_Objective_
Your task is to copy every line of this material exactly.

_Records_
.....

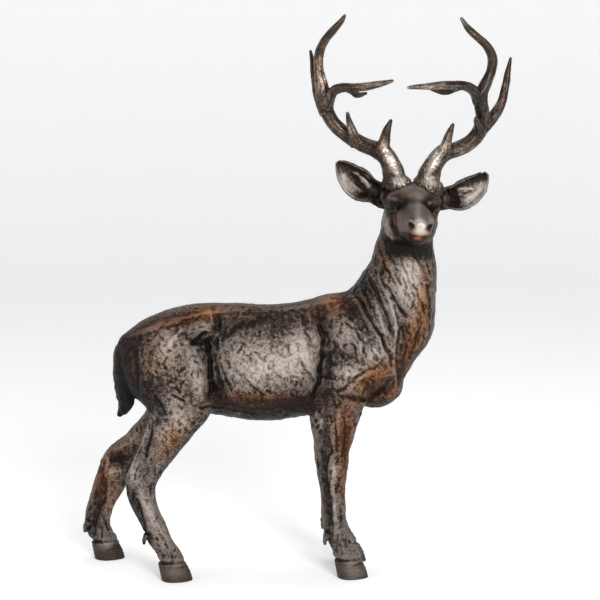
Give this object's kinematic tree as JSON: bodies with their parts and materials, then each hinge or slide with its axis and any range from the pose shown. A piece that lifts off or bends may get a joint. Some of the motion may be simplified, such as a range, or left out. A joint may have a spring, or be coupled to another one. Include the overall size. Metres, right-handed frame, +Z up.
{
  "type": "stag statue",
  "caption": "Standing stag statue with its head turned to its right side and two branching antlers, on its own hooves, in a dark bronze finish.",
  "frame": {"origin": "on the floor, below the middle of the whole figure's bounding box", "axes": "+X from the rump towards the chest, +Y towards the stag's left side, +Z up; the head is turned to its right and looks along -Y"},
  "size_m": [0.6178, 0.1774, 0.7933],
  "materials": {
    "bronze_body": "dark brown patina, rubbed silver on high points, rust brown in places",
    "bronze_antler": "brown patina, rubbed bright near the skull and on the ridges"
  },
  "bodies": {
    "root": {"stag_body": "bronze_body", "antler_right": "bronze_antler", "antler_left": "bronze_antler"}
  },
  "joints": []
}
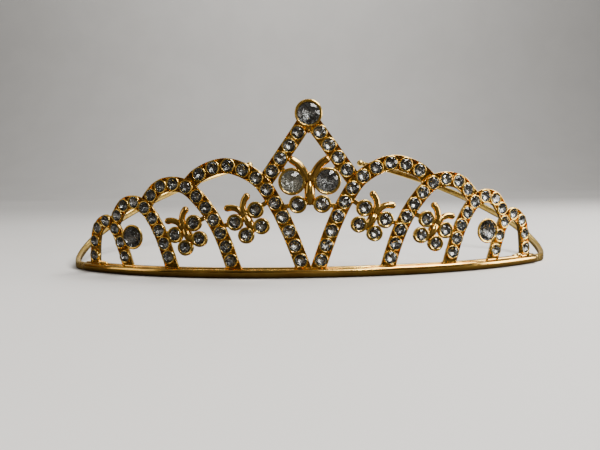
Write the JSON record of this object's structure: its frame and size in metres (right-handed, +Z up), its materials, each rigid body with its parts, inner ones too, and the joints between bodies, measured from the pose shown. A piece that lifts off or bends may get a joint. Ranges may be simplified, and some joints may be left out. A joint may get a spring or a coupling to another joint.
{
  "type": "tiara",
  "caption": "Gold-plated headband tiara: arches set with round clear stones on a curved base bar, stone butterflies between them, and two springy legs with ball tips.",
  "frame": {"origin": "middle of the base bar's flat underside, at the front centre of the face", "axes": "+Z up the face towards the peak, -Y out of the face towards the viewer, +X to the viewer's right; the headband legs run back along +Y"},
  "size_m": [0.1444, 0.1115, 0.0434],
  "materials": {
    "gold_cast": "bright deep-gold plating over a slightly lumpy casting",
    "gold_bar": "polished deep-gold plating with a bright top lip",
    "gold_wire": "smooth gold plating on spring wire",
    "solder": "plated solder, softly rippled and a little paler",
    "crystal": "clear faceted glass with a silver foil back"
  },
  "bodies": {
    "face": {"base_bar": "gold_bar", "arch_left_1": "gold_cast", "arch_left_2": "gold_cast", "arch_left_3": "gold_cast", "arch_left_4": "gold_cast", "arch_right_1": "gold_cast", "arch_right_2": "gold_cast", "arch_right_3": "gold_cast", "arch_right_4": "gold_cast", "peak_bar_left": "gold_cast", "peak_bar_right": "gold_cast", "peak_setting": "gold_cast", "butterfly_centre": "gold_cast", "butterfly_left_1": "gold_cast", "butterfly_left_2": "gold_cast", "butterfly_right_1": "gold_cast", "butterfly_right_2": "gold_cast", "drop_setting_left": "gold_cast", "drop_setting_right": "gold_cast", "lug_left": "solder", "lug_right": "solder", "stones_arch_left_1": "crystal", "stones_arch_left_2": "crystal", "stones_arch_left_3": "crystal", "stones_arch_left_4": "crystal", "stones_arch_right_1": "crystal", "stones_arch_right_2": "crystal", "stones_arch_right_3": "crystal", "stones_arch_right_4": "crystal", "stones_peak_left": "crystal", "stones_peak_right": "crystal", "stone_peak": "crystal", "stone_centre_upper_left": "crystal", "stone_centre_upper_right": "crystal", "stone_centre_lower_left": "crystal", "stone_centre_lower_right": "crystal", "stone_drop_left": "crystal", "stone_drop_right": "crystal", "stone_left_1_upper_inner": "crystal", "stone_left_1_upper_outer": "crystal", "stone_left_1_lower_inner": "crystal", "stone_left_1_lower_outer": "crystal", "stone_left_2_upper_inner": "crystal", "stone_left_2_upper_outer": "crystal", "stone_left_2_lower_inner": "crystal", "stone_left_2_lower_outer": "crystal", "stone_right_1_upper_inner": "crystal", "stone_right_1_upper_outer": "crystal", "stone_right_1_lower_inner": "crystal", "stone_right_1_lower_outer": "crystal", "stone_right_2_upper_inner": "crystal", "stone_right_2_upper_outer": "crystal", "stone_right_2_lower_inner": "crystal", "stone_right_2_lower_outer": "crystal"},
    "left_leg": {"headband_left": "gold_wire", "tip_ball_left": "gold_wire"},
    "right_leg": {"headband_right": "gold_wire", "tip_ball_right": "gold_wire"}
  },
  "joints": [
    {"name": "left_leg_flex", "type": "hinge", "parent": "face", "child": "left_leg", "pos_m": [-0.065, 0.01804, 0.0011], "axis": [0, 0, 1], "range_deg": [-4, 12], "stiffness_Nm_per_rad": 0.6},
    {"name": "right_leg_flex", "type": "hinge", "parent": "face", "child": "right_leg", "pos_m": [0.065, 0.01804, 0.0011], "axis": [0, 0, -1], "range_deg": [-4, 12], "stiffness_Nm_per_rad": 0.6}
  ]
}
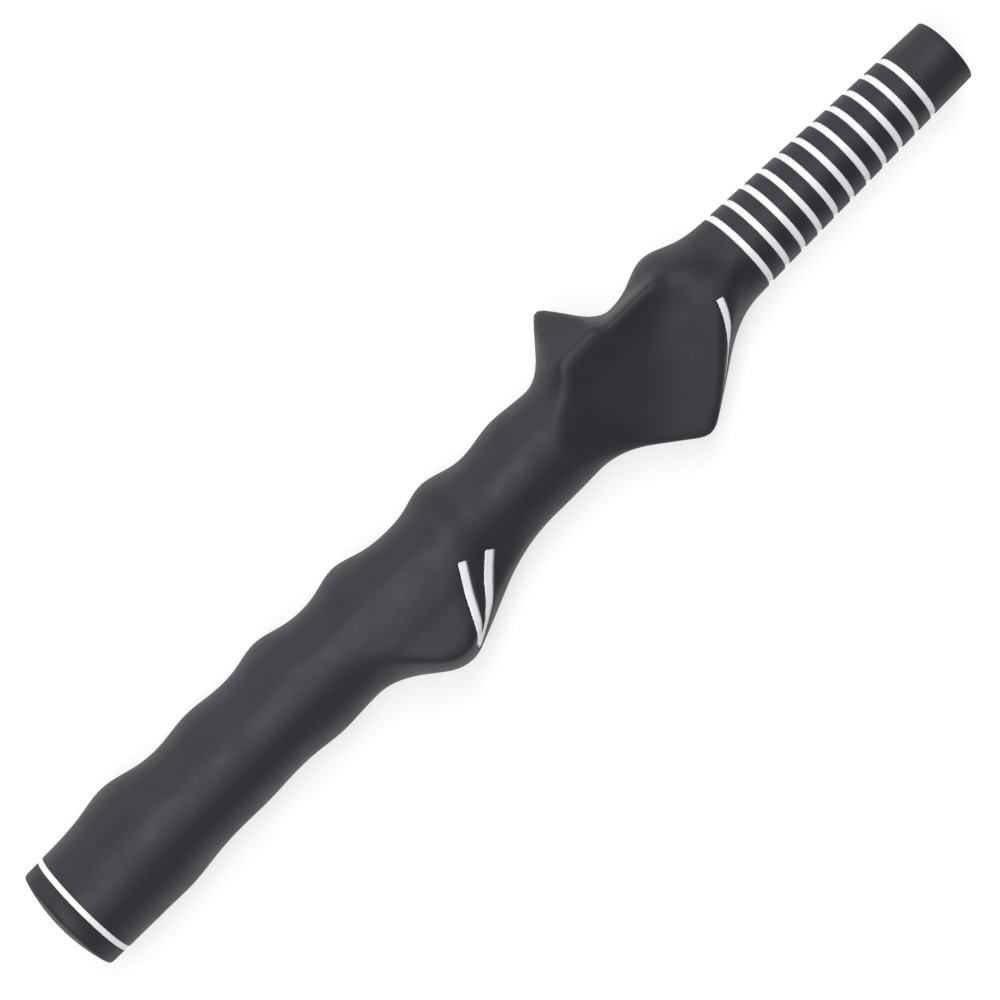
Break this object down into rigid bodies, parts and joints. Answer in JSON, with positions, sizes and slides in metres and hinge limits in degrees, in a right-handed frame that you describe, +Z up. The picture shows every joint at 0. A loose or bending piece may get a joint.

.....

_Answer in full_
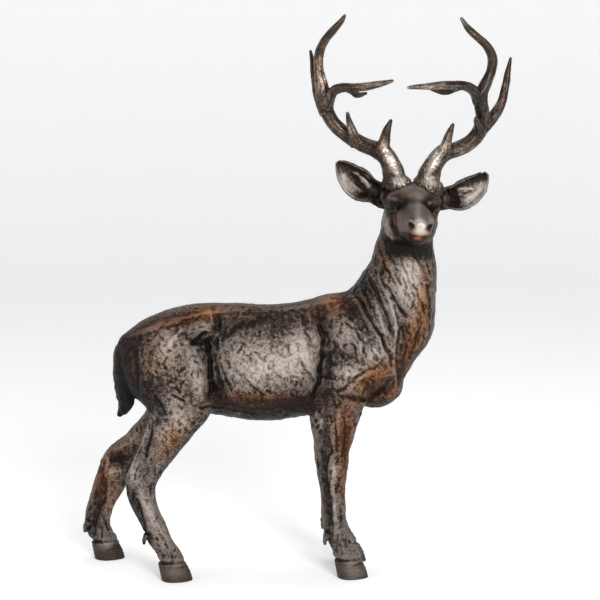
Give this object's kinematic tree as JSON: bodies with their parts and materials, then each hinge or slide with its axis and any range from the pose shown. A piece that lifts off or bends may get a joint. Some of the motion may be simplified, such as a range, or left out. A joint may have a spring, or be coupled to another one. Include the overall size. Metres, right-handed frame, +Z up.
{
  "type": "stag statue",
  "caption": "Standing stag statue with its head turned to its right side and two branching antlers, on its own hooves, in a dark bronze finish.",
  "frame": {"origin": "on the floor, below the middle of the whole figure's bounding box", "axes": "+X from the rump towards the chest, +Y towards the stag's left side, +Z up; the head is turned to its right and looks along -Y"},
  "size_m": [0.6178, 0.1774, 0.7933],
  "materials": {
    "bronze_body": "dark brown patina, rubbed silver on high points, rust brown in places",
    "bronze_antler": "brown patina, rubbed bright near the skull and on the ridges"
  },
  "bodies": {
    "root": {"stag_body": "bronze_body", "antler_right": "bronze_antler", "antler_left": "bronze_antler"}
  },
  "joints": []
}
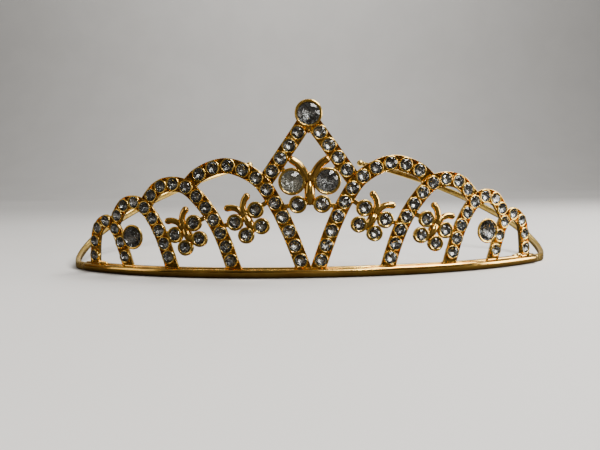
Write the JSON record of this object's structure: its frame and size in metres (right-handed, +Z up), its materials, each rigid body with its parts, inner ones too, and the joints between bodies, measured from the pose shown. A piece that lifts off or bends may get a joint. Ranges may be simplified, and some joints may be left out. A joint may get a spring or a coupling to another joint.
{
  "type": "tiara",
  "caption": "Gold-plated headband tiara: arches set with round clear stones on a curved base bar, stone butterflies between them, and two springy legs with ball tips.",
  "frame": {"origin": "middle of the base bar's flat underside, at the front centre of the face", "axes": "+Z up the face towards the peak, -Y out of the face towards the viewer, +X to the viewer's right; the headband legs run back along +Y"},
  "size_m": [0.1444, 0.1115, 0.0434],
  "materials": {
    "gold_cast": "bright deep-gold plating over a slightly lumpy casting",
    "gold_bar": "polished deep-gold plating with a bright top lip",
    "gold_wire": "smooth gold plating on spring wire",
    "solder": "plated solder, softly rippled and a little paler",
    "crystal": "clear faceted glass with a silver foil back"
  },
  "bodies": {
    "face": {"base_bar": "gold_bar", "arch_left_1": "gold_cast", "arch_left_2": "gold_cast", "arch_left_3": "gold_cast", "arch_left_4": "gold_cast", "arch_right_1": "gold_cast", "arch_right_2": "gold_cast", "arch_right_3": "gold_cast", "arch_right_4": "gold_cast", "peak_bar_left": "gold_cast", "peak_bar_right": "gold_cast", "peak_setting": "gold_cast", "butterfly_centre": "gold_cast", "butterfly_left_1": "gold_cast", "butterfly_left_2": "gold_cast", "butterfly_right_1": "gold_cast", "butterfly_right_2": "gold_cast", "drop_setting_left": "gold_cast", "drop_setting_right": "gold_cast", "lug_left": "solder", "lug_right": "solder", "stones_arch_left_1": "crystal", "stones_arch_left_2": "crystal", "stones_arch_left_3": "crystal", "stones_arch_left_4": "crystal", "stones_arch_right_1": "crystal", "stones_arch_right_2": "crystal", "stones_arch_right_3": "crystal", "stones_arch_right_4": "crystal", "stones_peak_left": "crystal", "stones_peak_right": "crystal", "stone_peak": "crystal", "stone_centre_upper_left": "crystal", "stone_centre_upper_right": "crystal", "stone_centre_lower_left": "crystal", "stone_centre_lower_right": "crystal", "stone_drop_left": "crystal", "stone_drop_right": "crystal", "stone_left_1_upper_inner": "crystal", "stone_left_1_upper_outer": "crystal", "stone_left_1_lower_inner": "crystal", "stone_left_1_lower_outer": "crystal", "stone_left_2_upper_inner": "crystal", "stone_left_2_upper_outer": "crystal", "stone_left_2_lower_inner": "crystal", "stone_left_2_lower_outer": "crystal", "stone_right_1_upper_inner": "crystal", "stone_right_1_upper_outer": "crystal", "stone_right_1_lower_inner": "crystal", "stone_right_1_lower_outer": "crystal", "stone_right_2_upper_inner": "crystal", "stone_right_2_upper_outer": "crystal", "stone_right_2_lower_inner": "crystal", "stone_right_2_lower_outer": "crystal"},
    "left_leg": {"headband_left": "gold_wire", "tip_ball_left": "gold_wire"},
    "right_leg": {"headband_right": "gold_wire", "tip_ball_right": "gold_wire"}
  },
  "joints": [
    {"name": "left_leg_flex", "type": "hinge", "parent": "face", "child": "left_leg", "pos_m": [-0.065, 0.01804, 0.0011], "axis": [0, 0, 1], "range_deg": [-4, 12], "stiffness_Nm_per_rad": 0.6},
    {"name": "right_leg_flex", "type": "hinge", "parent": "face", "child": "right_leg", "pos_m": [0.065, 0.01804, 0.0011], "axis": [0, 0, -1], "range_deg": [-4, 12], "stiffness_Nm_per_rad": 0.6}
  ]
}
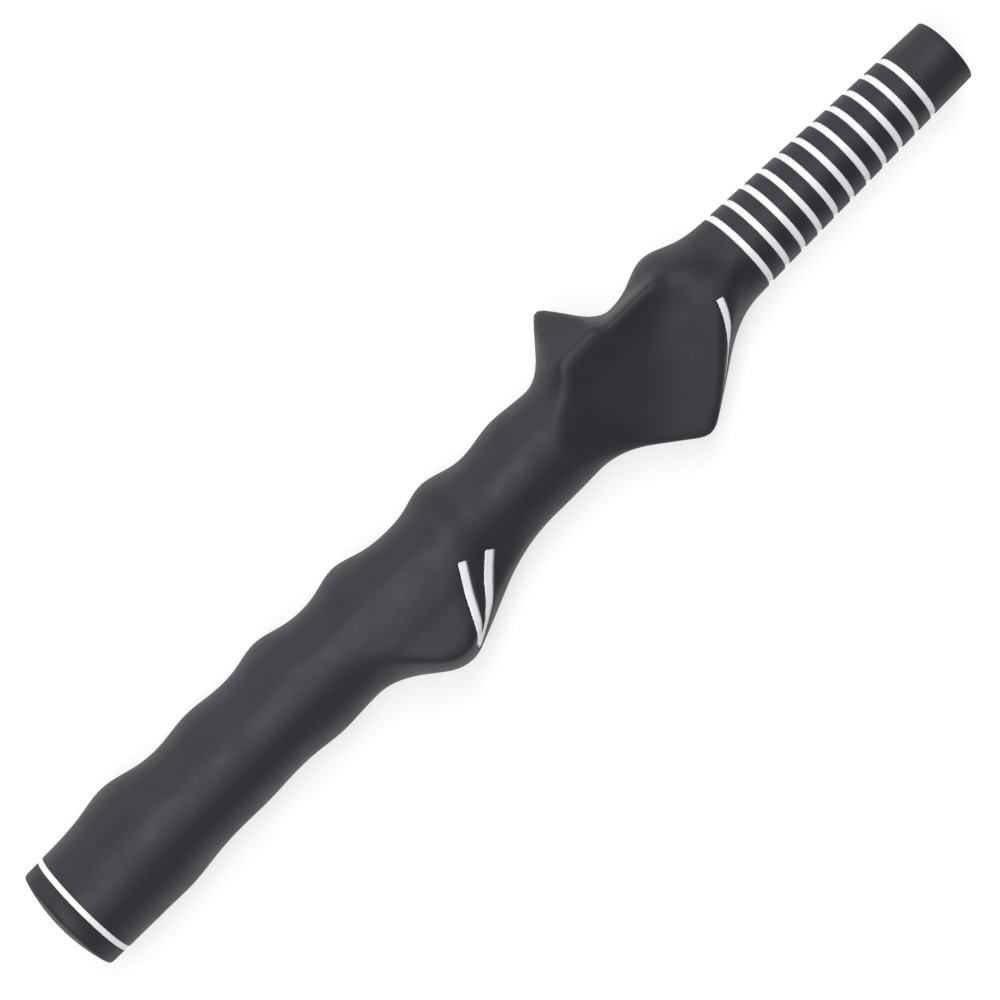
Break this object down into rigid bodies, parts and joints. Answer in JSON, with positions, sizes and slides in metres and hinge limits in degrees, in a right-handed frame that you describe, +Z up. The picture shows every joint at 0. A loose or bending piece may get a joint.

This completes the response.